[Ecn-sane] [tsvwg] Comments on L4S drafts

Fri Jun 14 17:44:31 EDT 2019

This thread using unconventional markers for it is hard to follow.

Luca Muscariello <muscariello at ieee.org> writes:

> On Fri, Jun 7, 2019 at 8:10 PM Bob Briscoe <ietf at bobbriscoe.net>
> wrote:
>
>     
>         
>
>     I'm afraid there are not the same pressures to cause rapid
>     roll-out at all, cos it's flakey now, jam tomorrow. (Actually
>     ECN-DualQ-SCE has a much greater problem - complete starvation of
>     SCE flows - but we'll come on to that in Q4.)

Answering that statement is the only reason why I popped up here.
more below.

>     I want to say at this point, that I really appreciate all the
>     effort you've been putting in, trying to find common ground. 

I am happy to see this thread happen also, and I do plan to
stay out of it.

>     
>     In trying to find a compromise, you've taken the fire that is
>     really aimed at the inadequacy of underlying SCE protocol - for
>     anything other than FQ.

The SCE idea does, indeed work best with FQ, in a world of widely
varying congestion control ideas as explored in the recent paper, 50
shades of congestion control:

https://arxiv.org/pdf/1903.03852.pdf

>     If the primary SCE proponents had
>     attempted to articulate a way to use SCE in a single queue or a
>     dual queue, as you have, that would have taken my fire. 

I have no faith in single or dual queues with ECN either, due to
how anyone can scribble on the relevant bits, however...

>     
>         
>         But regardless, the queue-building from classic ECN-capable endpoints that
> only get 1 congestion signal per RTT is what I understand as the main
> downside of the tradeoff if we try to use ECN-capability as the dualq
> classifier.  Does that match your understanding?
>
>     This is indeed a major concern of mine (not as major as the
>     starvation of SCE explained under Q4, but we'll come to that).

I think I missed a portion of this thread. Starvation is impossible,
you are reduced to no less than cwnd 2 (non-bbr), or cwnd 4 (bbr).

Your own work points out a general problem with needing sub-packet
windows with too many flows that cause excessive marking using CE, which
so far as I know remains an unsolved problem.

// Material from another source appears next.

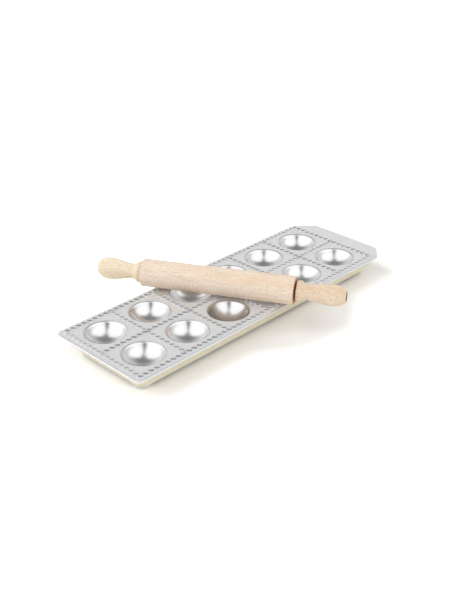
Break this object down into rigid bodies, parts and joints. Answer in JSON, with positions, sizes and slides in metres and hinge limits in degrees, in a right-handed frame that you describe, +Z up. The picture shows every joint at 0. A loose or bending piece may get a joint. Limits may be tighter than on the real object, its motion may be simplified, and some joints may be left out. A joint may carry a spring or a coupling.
{
  "type": "ravioli mould",
  "caption": "Long tray with round cups and zigzag cutting ridges for pressing filled pasta, with a small rolling pin laid across it.",
  "frame": {"origin": "on the surface the feet stand on, below the middle of the plate's outline", "axes": "X across the mould, +Y along it towards the handle tab, +Z up"},
  "size_m": [0.1951, 0.3082, 0.0457],
  "materials": {
    "plate": "satin sheet, the cups polished by the press",
    "base": "smooth cream moulding",
    "foot": "pale grey rubber",
    "barrel": "bare beech, fine sanded",
    "handle": "bare beech, fine sanded",
    "spindle": "plain steel pin"
  },
  "bodies": {
    "mould": {"mould_plate": "plate", "base_frame": "base", "foot_front_left": "foot", "foot_front_right": "foot", "foot_back_left": "foot", "foot_back_right": "foot", "pin_barrel": "barrel", "pin_spindle_left": "spindle", "pin_spindle_right": "spindle"},
    "left_handle": {"pin_handle_left": "handle"},
    "right_handle": {"pin_handle_right": "handle"}
  },
  "joints": [
    {"name": "left_handle_turn", "type": "hinge", "parent": "mould", "child": "left_handle", "pos_m": [-0.06082, -0.05159, 0.03363], "axis": [0.8704, 0.4924, 0], "continuous": true},
    {"name": "right_handle_turn", "type": "hinge", "parent": "mould", "child": "right_handle", "pos_m": [0.05798, 0.01563, 0.03363], "axis": [0.8704, 0.4924, 0], "continuous": true}
  ]
}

https://arxiv.org/pdf/1904.07598.pdf

This is easily demonstrated via experiment, also, and the primary reason
why, even with FQ_codel in the field, we generally have turned off ecn
support at low bitrates until the first major release of sch_cake.

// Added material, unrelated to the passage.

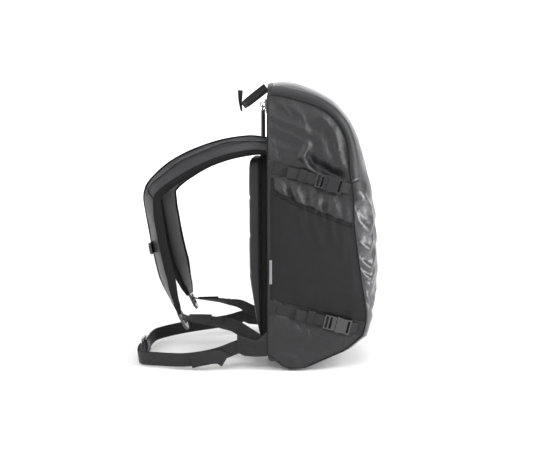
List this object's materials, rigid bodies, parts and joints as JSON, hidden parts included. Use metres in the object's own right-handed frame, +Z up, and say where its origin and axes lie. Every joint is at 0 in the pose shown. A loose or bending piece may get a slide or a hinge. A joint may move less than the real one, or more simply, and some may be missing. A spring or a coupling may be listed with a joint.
{
  "type": "avalanche airbag backpack",
  "caption": "Black ski backpack with an airbag system: padded shoulder straps, hip belt, compression straps, stretch side pockets and a zipped crown panel.",
  "frame": {"origin": "middle of the back panel's flat contact face", "axes": "+X away from the wearer, +Y to the wearer's right, +Z up"},
  "size_m": [0.4585, 0.2934, 0.5329],
  "materials": {
    "coated_nylon": "tight black nylon weave with a polyurethane coating, satin sheen",
    "stretch_fabric": "matte four-way stretch knit",
    "padding_fabric": "smooth fabric over foam",
    "webbing": "woven polyamide webbing, ribbed along its length",
    "acetal_plastic": "moulded acetal, semi-gloss",
    "zip_tape": "woven zip tape with a coil",
    "zip_metal": "nickelled zinc",
    "buckle_metal": "dark coated metal",
    "label_fabric": "blank woven label",
    "frame_plastic": "extruded polyethylene sheet",
    "frame_aluminium": "rolled aluminium bar",
    "cartridge_steel": "painted steel cylinder",
    "system_aluminium": "machined aluminium",
    "system_steel": "ground steel",
    "system_plastic": "moulded glass-filled nylon",
    "flap_rubber": "moulded rubber disc",
    "airbag_nylon": "folded ripstop nylon",
    "trigger_plastic": "moulded handle",
    "cable_steel": "steel cable"
  },
  "bodies": {
    "root": {"airbag_clamp_ring": "system_aluminium", "airbag_folded": "airbag_nylon", "back_pad": "padding_fabric", "bag_shell": "coated_nylon", "belt_buckle_hook": "buckle_metal", "buckle_tabs": "webbing", "clamp_screws": "system_steel", "firing_head": "system_aluminium", "frame_sheet": "frame_plastic", "frame_stays": "frame_aluminium", "hip_webbing_left": "webbing", "hip_webbing_right": "webbing", "hip_wing_left": "padding_fabric", "hip_wing_right": "padding_fabric", "inflator_tube": "system_plastic", "intake_grille": "system_plastic", "lever_pivot": "system_steel", "lower_socket_left": "acetal_plastic", "lower_socket_right": "acetal_plastic", "lower_strap_left": "webbing", "lower_strap_right": "webbing", "lower_webbing_left": "webbing", "lower_webbing_right": "webbing", "pin_spring": "system_steel", "shoulder_strap_left": "padding_fabric", "shoulder_strap_right": "padding_fabric", "side_label": "label_fabric", "side_pocket_left": "stretch_fabric", "side_pocket_right": "stretch_fabric", "strap_keepers": "acetal_plastic", "trigger_cable": "cable_steel", "upper_socket_left": "acetal_plastic", "upper_socket_right": "acetal_plastic", "upper_strap_left": "webbing", "upper_strap_right": "webbing", "zip_sliders": "zip_metal", "zip_tape": "zip_tape"},
    "front_panel": {"front_panel": "coated_nylon", "rain_flap": "coated_nylon"},
    "zip_pull_left": {"zip_pull_left": "acetal_plastic"},
    "ladder_lock_left": {"ladder_lock_left": "acetal_plastic"},
    "upper_clip_left": {"upper_clip_left": "acetal_plastic"},
    "lower_clip_left": {"lower_clip_left": "acetal_plastic"},
    "zip_pull_right": {"zip_pull_right": "acetal_plastic"},
    "ladder_lock_right": {"ladder_lock_right": "acetal_plastic"},
    "upper_clip_right": {"upper_clip_right": "acetal_plastic"},
    "lower_clip_right": {"lower_clip_right": "acetal_plastic"},
    "haul_loop": {"haul_loop": "webbing", "grab_tab": "webbing"},
    "sternum_strap": {"sternum_sliders": "acetal_plastic", "sternum_web_left": "webbing", "sternum_web_right": "webbing", "sternum_socket": "acetal_plastic"},
    "sternum_clip": {"sternum_clip": "acetal_plastic"},
    "belt_buckle_plate": {"belt_buckle_plate": "buckle_metal"},
    "trigger_handle": {"trigger_handle": "trigger_plastic"},
    "trigger_lever": {"trigger_lever": "system_steel"},
    "piercing_pin": {"piercing_pin": "system_steel"},
    "check_flap": {"check_flap": "flap_rubber"},
    "gas_cartridge": {"gas_cartridge": "cartridge_steel"}
  },
  "joints": [
    {"name": "panel_open", "type": "hinge", "parent": "root", "child": "front_panel", "pos_m": [0.2307, 0, 0.0798], "axis": [0, 1, 0], "range_deg": [0, 100]},
    {"name": "zip_pull_swing_left", "type": "hinge", "parent": "root", "child": "zip_pull_left", "pos_m": [0.0275, -0.118, 0.21], "axis": [0, 1, 0], "range_deg": [-5, 90]},
    {"name": "zip_pull_swing_right", "type": "hinge", "parent": "root", "child": "zip_pull_right", "pos_m": [0.0275, 0.118, 0.21], "axis": [0, 1, 0], "range_deg": [-5, 90]},
    {"name": "haul_loop_swing", "type": "hinge", "parent": "root", "child": "haul_loop", "pos_m": [0.033, 0, 0.247], "axis": [0, 1, 0], "range_deg": [-15, 110]},
    {"name": "ladder_lock_tilt_left", "type": "hinge", "parent": "root", "child": "ladder_lock_left", "pos_m": [-0.12796, -0.095, -0.1753], "axis": [0, 1, 0], "range_deg": [-3, 35]},
    {"name": "ladder_lock_tilt_right", "type": "hinge", "parent": "root", "child": "ladder_lock_right", "pos_m": [-0.12796, 0.095, -0.1753], "axis": [0, 1, 0], "range_deg": [-3, 35]},
    {"name": "upper_clip_release_left", "type": "slide", "parent": "root", "child": "upper_clip_left", "axis": [-0.9613, 0, 0.2756], "range_m": [0, 0.016]},
    {"name": "upper_clip_release_right", "type": "slide", "parent": "root", "child": "upper_clip_right", "axis": [-0.9613, 0, 0.2756], "range_m": [0, 0.016]},
    {"name": "lower_clip_release_left", "type": "slide", "parent": "root", "child": "lower_clip_left", "axis": [-0.9703, 0, 0.2419], "range_m": [0, 0.016]},
    {"name": "lower_clip_release_right", "type": "slide", "parent": "root", "child": "lower_clip_right", "axis": [-0.9703, 0, 0.2419], "range_m": [0, 0.016]},
    {"name": "sternum_height", "type": "slide", "parent": "root", "child": "sternum_strap", "axis": [-0.1653, 0, 0.9862], "range_m": [-0.035, 0.06]},
    {"name": "sternum_release", "type": "slide", "parent": "sternum_strap", "child": "sternum_clip", "axis": [0, -1, 0], "range_m": [0, 0.016]},
    {"name": "belt_buckle_release", "type": "hinge", "parent": "root", "child": "belt_buckle_plate", "pos_m": [-0.20932, -0.022, -0.26026], "axis": [-0.1323, 0, 0.9912], "range_deg": [0, 100]},
    {"name": "trigger_pull", "type": "slide", "parent": "root", "child": "trigger_handle", "axis": [0.1653, 0, -0.9862], "range_m": [0, 0.025]},
    {"name": "lever_rock", "type": "hinge", "parent": "root", "child": "trigger_lever", "pos_m": [0.092, -0.095, 0.025], "axis": [0, -1, 0], "range_deg": [0, 20]},
    {"name": "pin_drive", "type": "slide", "parent": "root", "child": "piercing_pin", "axis": [0, 0, -1], "range_m": [0, 0.006]},
    {"name": "check_flap_open", "type": "hinge", "parent": "root", "child": "check_flap", "pos_m": [0.11, 0.10075, 0.134], "axis": [-1, 0, 0], "range_deg": [0, 60]},
    {"name": "cartridge_unscrew", "type": "hinge", "parent": "root", "child": "gas_cartridge", "pos_m": [0.078, -0.095, -0.105], "axis": [0, 0, -1], "range_deg": [0, 360]}
  ],
  "couplings": [
    {"joint": "lever_rock", "follows": "trigger_pull", "rad_per_m": 13.963},
    {"joint": "pin_drive", "follows": "trigger_pull", "ratio": 0.24}
  ]
}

I had an open question outstanding about the 10% figure for converting
to drop sch_pie uses that remains unresolved.

As for what level of compatability with classic transports in a single
queue that is possible with a SCE capable receiver and sender, that
remains to be seen. Only the bits have been defined as yet. Two
approaches are being tried in public, so far.

>     
>     Fine-grained (DCTCP-like) and coarse-grained (Cubic-like)
>     congestion controls need to be isolated, but I don't see how,
>     unless their packets are tagged for separate queues. Without a
>     specific fine/coarse identifier, we're left with having to re-use
>     other identifiers:
>     
>     * You've tried to use ECN vs Not-ECN. But that still lumps two
>       large incompatible groups (fine ECN and coarse ECN) together. 
>     * The only alternative that would serve this purpose is the flow
>       identifier at layer-4, because it isolates everything from
>       everything else. FQ is where SCE started, and that seems to be
>       as far as it can go.

Actually, I was seeking a solution (and had been, for going on 5 years)
to the "too many flows not getting out of slow start fast enough",
problem, which you can see from any congested airport, public space,
small office, or coffeeshop nowadays. The vast majority of traffic
there does not consist of long duration high rate flows.

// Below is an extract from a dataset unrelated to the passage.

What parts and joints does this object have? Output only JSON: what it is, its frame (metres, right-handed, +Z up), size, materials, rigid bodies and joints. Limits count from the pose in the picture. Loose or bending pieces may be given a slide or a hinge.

Even if you eliminate the wireless retries and rate changes and put in a
good fq_codel aqm, the traffic in such a large shared environment is
mostly flows lacking a need for congestion control at all (dns, voip,
etc), or in slow start, hammering away at ever increasing delays in
those environments until the user stops hitting the reload button.

Others have different goals and outlooks in this project and I'm
not really part of that.

I would rather like to see both approaches tried in an environment
that had a normal mix of traffic in a shared environment like that.

Some good potential solutions include reducing the slower bits of the
internet back to IW4 and/or using things like initial spreading, both of
which are good ideas and interact well with SCE's more immediate
response curve, paced chirping also.

>
>     Should we burn the last unicorn for a capability needed on
>     "carrier-scale" boxes, but which requires FQ to work? Perhaps yes
>     if there was no alternative. But there is: L4S.

The core of the internet is simply overprovisioned, with fairly short
queues. DCTCP itself did not deploy in very many places that I know of.

could you define exactly what carrier scale means?

>     
>     
>
> I have a problem to understand why all traffic ends up to be
> classified as either Cubic-like or DCTCP-like. 
> If we know that this is not true today I fail to understand why this
> should be the case in the future. 
> It is also difficult to predict now how applications will change in
> the future in terms of the traffic mix they'll generate.
> I feel like we'd be moving towards more customized transport services
> with less predictable patterns.
>
> I do not see for instance much discussion about the presence of RTC
> traffic and how the dualQ system behaves when the 
> input traffic does not respond as expected by the 2-types of sources
> assumed by dualQ.
>
> If my application is using simulcast or multi-stream techniques I can
> have several video streams in the same link, that, as far as I
> understand,
> will get significant latency in the classic queue. Unless my app
> starts cheating by marking packets to get into the priority queue.
>
> In both cases, i.e. my RTC app is cheating or not, I do not understand
> how the parametrization of the dualQ scheduler 
> can cope with traffic that behaves in a different way to what is
> assumed while tuning parameters. 
> For instance, in one instantiation of dualQ based on WRR the weights
> are set to 1:16. This has to necessarily 
> change when RTC traffic is present. How?
>
> Is the assumption that a trusted marker is used as in typical diffserv
> deployments
> or that a policer identifies and punishes cheating applications?
>
> BTW I'd love to understand how dualQ is supposed to work under more
> general traffic assumptions.
>
> Luca